- Sarıyer Location in Turkey
- Coordinates: 36°43′N 34°24′E﻿ / ﻿36.717°N 34.400°E
- Country: Turkey
- Province: Mersin
- District: Erdemli
- Elevation: 160 m (520 ft)
- Population (2022): 618
- Time zone: UTC+3 (TRT)
- Postal code: 33730
- Area code: 0324

= Sarıyer, Erdemli =

Sarıyer (also called Sarıyar) is a neighbourhood in the municipality and district of Erdemli, Mersin Province, Turkey. Its population is 618 (2022). It is situated in the peneplane area to the south of the Toros Mountains. Its distance to Erdemli is 17 km and to Mersin is 27 km.
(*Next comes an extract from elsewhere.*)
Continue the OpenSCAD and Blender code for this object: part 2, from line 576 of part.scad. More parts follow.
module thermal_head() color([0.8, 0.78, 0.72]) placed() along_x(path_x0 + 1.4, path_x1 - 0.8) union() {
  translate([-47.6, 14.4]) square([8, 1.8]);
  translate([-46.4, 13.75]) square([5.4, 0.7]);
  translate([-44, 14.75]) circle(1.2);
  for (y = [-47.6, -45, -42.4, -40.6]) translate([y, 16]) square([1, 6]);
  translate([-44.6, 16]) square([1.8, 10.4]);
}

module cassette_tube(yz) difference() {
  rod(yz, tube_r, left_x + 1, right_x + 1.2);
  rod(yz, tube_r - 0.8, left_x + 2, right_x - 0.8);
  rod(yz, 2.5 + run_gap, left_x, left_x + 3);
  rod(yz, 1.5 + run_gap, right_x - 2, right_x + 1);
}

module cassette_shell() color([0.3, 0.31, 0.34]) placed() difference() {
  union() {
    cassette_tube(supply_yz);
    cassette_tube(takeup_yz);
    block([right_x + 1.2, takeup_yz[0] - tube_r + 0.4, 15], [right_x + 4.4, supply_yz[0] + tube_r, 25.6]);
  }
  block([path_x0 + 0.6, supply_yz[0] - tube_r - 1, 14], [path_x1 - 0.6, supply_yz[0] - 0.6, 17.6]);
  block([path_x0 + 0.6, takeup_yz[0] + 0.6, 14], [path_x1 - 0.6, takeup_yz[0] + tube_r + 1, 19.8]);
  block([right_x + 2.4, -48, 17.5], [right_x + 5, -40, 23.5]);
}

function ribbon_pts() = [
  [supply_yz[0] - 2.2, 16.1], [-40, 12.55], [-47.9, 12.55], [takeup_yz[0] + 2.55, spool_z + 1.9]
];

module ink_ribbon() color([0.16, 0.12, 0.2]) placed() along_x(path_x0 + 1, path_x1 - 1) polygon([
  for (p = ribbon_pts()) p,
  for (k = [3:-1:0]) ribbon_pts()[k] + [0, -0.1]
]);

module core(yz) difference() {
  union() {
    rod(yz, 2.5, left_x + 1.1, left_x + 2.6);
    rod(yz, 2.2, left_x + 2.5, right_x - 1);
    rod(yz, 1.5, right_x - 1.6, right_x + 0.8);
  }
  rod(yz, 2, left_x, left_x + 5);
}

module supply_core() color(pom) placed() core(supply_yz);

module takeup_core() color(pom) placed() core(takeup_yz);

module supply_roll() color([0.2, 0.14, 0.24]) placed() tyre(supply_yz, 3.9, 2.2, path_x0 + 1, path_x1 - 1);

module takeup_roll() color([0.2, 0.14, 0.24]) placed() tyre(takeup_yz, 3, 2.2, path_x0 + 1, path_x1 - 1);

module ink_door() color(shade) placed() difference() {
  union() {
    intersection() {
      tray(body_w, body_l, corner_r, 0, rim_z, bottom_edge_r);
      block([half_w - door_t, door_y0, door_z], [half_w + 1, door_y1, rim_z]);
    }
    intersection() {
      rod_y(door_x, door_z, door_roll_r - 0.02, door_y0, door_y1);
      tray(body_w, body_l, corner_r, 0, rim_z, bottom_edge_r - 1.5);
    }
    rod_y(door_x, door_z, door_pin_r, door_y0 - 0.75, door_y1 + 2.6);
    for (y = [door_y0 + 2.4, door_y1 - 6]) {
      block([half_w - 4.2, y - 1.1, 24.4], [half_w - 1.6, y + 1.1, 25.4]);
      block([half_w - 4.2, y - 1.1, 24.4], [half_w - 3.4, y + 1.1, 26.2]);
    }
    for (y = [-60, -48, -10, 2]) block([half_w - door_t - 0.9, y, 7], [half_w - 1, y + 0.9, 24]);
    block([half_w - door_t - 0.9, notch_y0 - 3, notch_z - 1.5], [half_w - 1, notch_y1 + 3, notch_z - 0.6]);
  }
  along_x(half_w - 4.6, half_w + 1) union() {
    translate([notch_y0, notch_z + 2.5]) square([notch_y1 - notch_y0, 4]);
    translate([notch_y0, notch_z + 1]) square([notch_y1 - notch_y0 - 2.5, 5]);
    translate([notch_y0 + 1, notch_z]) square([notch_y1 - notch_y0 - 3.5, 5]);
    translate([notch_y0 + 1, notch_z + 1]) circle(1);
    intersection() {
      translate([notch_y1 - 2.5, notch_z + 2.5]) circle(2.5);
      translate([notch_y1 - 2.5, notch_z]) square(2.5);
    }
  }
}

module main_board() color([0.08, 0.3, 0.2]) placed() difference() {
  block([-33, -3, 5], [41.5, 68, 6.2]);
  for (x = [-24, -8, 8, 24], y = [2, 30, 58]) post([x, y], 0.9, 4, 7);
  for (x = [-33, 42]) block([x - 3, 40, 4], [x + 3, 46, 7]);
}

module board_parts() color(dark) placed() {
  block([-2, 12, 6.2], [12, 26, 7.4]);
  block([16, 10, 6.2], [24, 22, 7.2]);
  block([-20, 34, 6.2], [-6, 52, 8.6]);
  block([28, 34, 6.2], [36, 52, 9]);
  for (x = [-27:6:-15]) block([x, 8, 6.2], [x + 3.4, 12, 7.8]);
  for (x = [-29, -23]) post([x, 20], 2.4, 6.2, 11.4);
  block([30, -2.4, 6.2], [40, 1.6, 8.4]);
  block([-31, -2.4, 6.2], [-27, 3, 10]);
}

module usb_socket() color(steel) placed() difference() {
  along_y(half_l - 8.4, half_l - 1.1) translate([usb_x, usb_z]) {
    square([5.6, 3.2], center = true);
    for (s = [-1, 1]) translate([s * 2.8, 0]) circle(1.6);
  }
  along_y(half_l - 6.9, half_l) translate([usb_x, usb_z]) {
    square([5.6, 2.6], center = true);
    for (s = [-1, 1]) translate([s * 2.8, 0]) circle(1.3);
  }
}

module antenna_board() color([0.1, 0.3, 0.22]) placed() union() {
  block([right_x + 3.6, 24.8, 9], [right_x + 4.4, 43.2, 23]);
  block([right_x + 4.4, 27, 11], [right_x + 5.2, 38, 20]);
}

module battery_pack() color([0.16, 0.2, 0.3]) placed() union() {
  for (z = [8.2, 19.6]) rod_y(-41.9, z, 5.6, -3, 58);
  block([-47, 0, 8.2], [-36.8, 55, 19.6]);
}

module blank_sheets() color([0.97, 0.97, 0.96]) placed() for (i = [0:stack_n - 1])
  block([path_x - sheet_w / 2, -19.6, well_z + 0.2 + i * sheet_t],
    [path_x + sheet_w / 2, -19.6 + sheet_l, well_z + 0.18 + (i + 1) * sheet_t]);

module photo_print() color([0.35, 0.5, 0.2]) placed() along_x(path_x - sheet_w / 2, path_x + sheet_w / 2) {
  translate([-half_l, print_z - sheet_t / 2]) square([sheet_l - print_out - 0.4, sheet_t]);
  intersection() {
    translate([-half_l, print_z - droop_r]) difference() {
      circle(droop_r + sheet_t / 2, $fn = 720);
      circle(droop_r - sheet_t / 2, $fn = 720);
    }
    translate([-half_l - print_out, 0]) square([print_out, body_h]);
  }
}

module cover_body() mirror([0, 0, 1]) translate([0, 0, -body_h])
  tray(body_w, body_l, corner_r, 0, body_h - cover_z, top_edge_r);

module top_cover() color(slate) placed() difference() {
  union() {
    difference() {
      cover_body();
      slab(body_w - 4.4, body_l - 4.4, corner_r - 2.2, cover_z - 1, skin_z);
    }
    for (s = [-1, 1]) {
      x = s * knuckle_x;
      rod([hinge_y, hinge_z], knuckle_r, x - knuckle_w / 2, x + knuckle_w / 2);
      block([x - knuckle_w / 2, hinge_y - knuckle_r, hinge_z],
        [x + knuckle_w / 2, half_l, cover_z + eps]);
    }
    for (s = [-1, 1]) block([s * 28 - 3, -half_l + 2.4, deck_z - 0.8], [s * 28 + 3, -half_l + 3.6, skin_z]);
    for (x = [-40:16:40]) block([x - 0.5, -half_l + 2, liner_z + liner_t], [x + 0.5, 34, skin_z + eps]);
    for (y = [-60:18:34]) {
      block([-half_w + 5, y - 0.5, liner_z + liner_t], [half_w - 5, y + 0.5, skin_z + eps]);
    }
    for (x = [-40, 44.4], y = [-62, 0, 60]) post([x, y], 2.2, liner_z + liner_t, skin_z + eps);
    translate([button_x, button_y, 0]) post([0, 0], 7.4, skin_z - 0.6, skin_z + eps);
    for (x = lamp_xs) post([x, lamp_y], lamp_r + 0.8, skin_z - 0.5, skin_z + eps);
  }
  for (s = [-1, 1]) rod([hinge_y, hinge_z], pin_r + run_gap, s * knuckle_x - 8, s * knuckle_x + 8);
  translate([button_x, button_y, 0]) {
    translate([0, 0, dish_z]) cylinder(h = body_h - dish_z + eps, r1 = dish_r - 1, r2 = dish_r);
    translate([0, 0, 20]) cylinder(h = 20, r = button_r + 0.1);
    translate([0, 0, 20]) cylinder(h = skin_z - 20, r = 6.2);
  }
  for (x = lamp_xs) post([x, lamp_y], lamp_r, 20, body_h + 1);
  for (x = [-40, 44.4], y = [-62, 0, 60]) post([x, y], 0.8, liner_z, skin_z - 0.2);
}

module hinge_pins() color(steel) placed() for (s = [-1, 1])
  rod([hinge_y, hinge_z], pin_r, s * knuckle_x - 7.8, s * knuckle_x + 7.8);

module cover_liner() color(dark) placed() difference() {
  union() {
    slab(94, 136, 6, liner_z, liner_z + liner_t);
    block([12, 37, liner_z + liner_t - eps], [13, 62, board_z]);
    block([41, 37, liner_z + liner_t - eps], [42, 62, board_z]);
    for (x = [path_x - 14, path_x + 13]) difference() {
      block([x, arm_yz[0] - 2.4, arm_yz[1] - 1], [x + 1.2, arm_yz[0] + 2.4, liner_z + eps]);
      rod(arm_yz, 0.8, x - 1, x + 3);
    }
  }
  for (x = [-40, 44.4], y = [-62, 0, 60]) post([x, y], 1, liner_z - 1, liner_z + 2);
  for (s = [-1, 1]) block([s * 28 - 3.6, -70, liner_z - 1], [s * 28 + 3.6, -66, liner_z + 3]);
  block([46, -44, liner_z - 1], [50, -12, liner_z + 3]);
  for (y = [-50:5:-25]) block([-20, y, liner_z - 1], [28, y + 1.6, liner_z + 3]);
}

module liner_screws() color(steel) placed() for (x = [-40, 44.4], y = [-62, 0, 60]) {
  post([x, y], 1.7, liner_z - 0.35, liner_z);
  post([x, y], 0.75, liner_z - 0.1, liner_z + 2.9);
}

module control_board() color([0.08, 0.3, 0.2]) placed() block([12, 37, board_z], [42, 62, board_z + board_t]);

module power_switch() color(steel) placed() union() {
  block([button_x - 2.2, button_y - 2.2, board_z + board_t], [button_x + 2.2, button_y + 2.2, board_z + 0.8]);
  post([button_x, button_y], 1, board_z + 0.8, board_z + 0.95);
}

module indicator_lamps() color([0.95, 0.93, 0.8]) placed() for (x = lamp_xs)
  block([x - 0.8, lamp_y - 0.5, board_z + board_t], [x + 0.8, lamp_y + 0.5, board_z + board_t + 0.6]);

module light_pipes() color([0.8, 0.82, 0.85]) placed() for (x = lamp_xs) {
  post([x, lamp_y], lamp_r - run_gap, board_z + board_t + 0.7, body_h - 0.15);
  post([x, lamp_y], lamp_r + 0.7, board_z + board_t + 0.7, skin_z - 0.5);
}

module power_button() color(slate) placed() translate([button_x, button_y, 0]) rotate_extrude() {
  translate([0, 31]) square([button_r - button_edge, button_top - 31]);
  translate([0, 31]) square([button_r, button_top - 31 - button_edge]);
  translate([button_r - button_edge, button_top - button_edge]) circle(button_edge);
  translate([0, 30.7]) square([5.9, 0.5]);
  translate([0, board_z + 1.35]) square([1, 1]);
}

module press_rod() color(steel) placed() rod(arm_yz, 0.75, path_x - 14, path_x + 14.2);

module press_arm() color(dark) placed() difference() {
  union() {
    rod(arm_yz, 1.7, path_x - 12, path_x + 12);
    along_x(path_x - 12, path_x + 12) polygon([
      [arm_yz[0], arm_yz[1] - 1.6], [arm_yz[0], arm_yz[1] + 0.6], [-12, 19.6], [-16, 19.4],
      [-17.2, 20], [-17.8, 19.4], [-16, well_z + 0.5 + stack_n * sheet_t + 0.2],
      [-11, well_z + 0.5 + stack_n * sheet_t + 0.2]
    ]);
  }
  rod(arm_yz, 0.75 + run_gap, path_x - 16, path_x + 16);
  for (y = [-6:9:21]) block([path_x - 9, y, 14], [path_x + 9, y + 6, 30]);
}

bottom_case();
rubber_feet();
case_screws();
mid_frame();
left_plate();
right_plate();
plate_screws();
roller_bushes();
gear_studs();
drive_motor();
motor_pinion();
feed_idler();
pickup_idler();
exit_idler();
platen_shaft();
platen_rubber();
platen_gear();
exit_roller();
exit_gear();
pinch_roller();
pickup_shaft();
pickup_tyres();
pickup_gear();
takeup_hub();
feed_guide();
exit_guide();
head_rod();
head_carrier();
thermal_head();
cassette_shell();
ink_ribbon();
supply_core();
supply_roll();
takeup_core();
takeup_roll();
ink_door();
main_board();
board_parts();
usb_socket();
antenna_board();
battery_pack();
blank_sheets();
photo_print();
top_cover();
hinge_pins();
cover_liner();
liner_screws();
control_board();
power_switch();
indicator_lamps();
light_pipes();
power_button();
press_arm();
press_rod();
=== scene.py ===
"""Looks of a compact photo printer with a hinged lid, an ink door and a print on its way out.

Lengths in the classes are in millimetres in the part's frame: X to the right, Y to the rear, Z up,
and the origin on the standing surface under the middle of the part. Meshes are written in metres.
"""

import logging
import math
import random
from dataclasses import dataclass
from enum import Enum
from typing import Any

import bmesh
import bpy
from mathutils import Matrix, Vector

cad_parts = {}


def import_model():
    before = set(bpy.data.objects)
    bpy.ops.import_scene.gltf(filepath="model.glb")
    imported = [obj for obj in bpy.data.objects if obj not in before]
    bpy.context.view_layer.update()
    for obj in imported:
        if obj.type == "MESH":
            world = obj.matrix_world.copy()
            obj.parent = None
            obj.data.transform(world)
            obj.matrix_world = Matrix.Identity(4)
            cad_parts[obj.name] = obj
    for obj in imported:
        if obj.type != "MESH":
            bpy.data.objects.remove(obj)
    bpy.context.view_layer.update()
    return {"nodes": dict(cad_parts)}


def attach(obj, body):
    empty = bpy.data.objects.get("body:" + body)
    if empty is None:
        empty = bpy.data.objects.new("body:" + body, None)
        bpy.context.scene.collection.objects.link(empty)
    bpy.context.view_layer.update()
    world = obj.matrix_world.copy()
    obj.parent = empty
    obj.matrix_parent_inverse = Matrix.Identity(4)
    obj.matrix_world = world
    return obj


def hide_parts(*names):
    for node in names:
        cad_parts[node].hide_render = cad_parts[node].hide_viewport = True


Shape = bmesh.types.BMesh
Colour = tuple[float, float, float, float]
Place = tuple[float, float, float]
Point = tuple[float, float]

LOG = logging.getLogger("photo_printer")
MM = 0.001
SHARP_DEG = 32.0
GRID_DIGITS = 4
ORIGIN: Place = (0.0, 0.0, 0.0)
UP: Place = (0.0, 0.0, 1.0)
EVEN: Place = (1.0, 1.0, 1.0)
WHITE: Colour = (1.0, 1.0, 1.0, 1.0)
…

There are historical ruins around the village. The settlement was founded by the Yörüks (once-nomadic Turkmens from Alanya, west). Up to 1950 it was a part of Dağlı a village to the northeast of Sarıyer. Then it gained its legal entity as a village. Its original name was Sarıyar (literally "yellow cliff") referring to cliffs on both sides of the village. The villages' main economic activity is farming with Tomatoes being the main crop. Citrus, locust bean and olive are also produced. Beekeeping is another profitable activity.